Another issue which is deeply related to the above statement is, again, rooted in attendance. If, under the best circumstances, a student can chronically attend class as recommended, what difference can it truly make? The average human only needs to repeat a method 2 or 3 times for that method to be instilled into long term memory. This means, even if a person doesn't use a certain piece of information over a long period of time, that person can recall that information with far less effort then it originally took them to learn. So why is every student subject to five years of minimum repetition? Additionally, how can any society expect any academic advancement if their youth is constantly doing the same thing over and over again without reasonable change?
What we are left with is a systemic decline in overall performance and intellectual capability which is integrated into a mind that was originally designed for much more. By not altering the curriculum to advance as the student matures, we are effectively teaching a complete lack in ability to adapt. This also inhibits the ability to imagine and deprives the student of the motivation to expand. In doing so, the public education system effectively removes three of the primary methods for human survival and evolution; Adaptability, Imagination, and Motivation.
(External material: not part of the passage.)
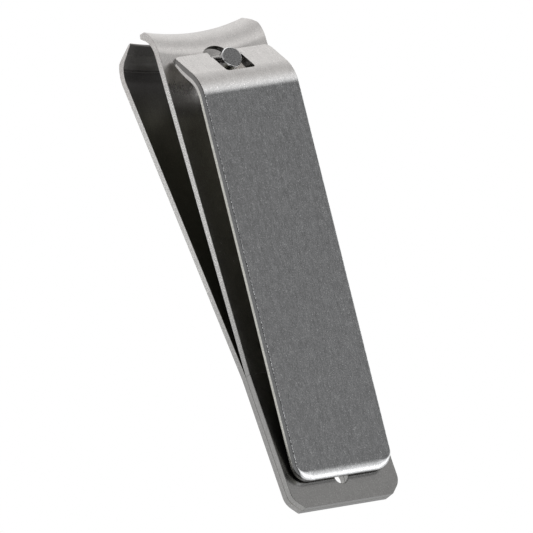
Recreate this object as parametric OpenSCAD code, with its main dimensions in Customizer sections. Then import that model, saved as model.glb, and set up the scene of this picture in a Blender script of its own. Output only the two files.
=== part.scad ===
// Wide lever nail clipper in folded position, dimensions in millimetres.
// Everything is drawn in the weld frame: X runs from the rear end to the cutting edges, Y to the left,
// Z up, with the two leaves meeting on Z = 0. at_rest() then lays the whole clipper on its table.

/* [Leaves] */
// width of both leaves
jaw_width = 18.7; // [12:0.1:22]
// rear end to the corners of the cutting edges
jaw_length = 74.5; // [50:0.5:90]
// thickness of each leaf
leaf_thickness = 1.15; // [0.8:0.05:1.6]
// length over which the leaves are welded together at the rear
weld_length = 21.2; // [12:0.1:30]
// angle of each leaf to the weld plane, jaws sprung open
spread_angle = 5.44; // [3:0.01:8]
// gap between the cutting edges, jaws sprung open
mouth_gap = 3.0; // [1.5:0.1:4]
// corner cut at the rear end of the leaves
rear_corner = 1.7; // [0.5:0.1:3]
// radius between that corner cut and the side
rear_corner_radius = 2.5; // [1:0.1:4]

/* [Cutting ends] */
// outer radius of the curl behind the cutting edge
curl_radius = 4.2; // [3:0.1:6]
// angle that the curl turns through
curl_angle = 62.5; // [45:0.5:80]
// radius of the concave cutting edge, seen from above
edge_radius = 33; // [15:1:60]
// height of the ground front face of the upper jaw
upper_face = 1.3; // [0.3:0.05:1.5]
// height of the ground front face of the lower jaw
lower_face = 0.55; // [0.3:0.05:1.5]
// flat left on the cutting edge
edge_land = 0.2; // [0.1:0.05:0.5]
// angle of the inner grind behind the land
grind_angle = 35; // [20:1:50]
// corner cut beside the cutting edge, across the jaw
front_corner_width = 0.78; // [0:0.02:2]
// corner cut beside the cutting edge, along the jaw
front_corner_depth = 1.6; // [0:0.1:3]

/* [Holes in the leaves] */
// diameter of the key ring hole
ring_hole_diameter = 2.3; // [2:0.1:5]
// key ring hole centre from the rear end
ring_hole_x = 3.9; // [3:0.05:8]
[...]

Why would the various boards of education do such a thing, one might be tempted to ask? Simple, money. Though teachers may be put under scrutiny based on student test scores, administration remains immune to such things. All that matters to school administration is that students are in their seats. If the students learn nothing while in those seats, administers still gets paid. If the teachers are unable to teach because they are forced to use out-dated materials, the teacher can lose their job. Administration on the other hand gets paid just for students showing up.
This problem also follows the student well into college. Most of a student's college experience is paid by other means. These means can be either or a combination of, Family support, financial aid, scholarships, work, etc. Simply put, the money doesn't just automatically come in based on seats filled. However, this new method of payment doesn't stop administration from being corrupted. At this level, administration will often force teachers to work at several locations or in several different positions in order to keep the bulk of teachers on part time status. Though in states like California such methods are illegal, they non-the-less occur more often than not. How can this be one might ask? Simple, the punishment for breaking this law is a fine that is often far less than what would be paid out for more full time teachers.
Another method is the abuse of financial aid. Many administrators, especially in our current economic climate, will keep federally granted financial aid (such as Pell Grants) for up to 2 months after a reasonable disbursement time. By the time students get their financial aid, they are already half way through a semester , 2/3 of the way through a quarter, before they have the money to purchase books. In this way can Administration receive an injection of extra interest on the accounts which these funds go into. It makes no difference to them if a student fails a class the first time around because they couldn't get their books because that student already gets three try's before the must find a different district to retake the class. Of course they already have the book for their second attempt because, if they are good students, they will try again because they have already spent to money on the materials. It makes no difference to Administration of a students have a poor academic record. All that matters is that administrators keep their pay check and can have enough left over to continue unnecessary aesthetic projects such as office remodeling, administration parking cover, break area's and other superficial projects which are of little benefit to students.
What is the solution? There could many ways to solve these problems in academia. However, all of them would require us to continue at least one tradition; reform. However, instead of reforming the system to be even more mechanical in teaching methods and testing, we will to reform the problem from the top going down. We need to establish a general pay cap on all administration positions with a civil vote by the state population regarding what that cap should be. We need to establish a mandatory maximum in number of administrators per full time teachers (perhaps 1 administer per 50 or 100 teachers) and actually enforce the laws regarding numbers of part time teacher per full time teacher (which in most area's is a 1 to 1 ratio) while putting more severe caps on the amount of money which can be used for projects which do not directly benefit the student body. Finally, if we can find a way to correlate the number of classes offered scaled by the amount of teachers there are and administrators to handle this work load, then these school officials may be more inclined to offer the classes necessary for their students instead of simply skimming off the top of accounts to give themselves pay raises and other benefits.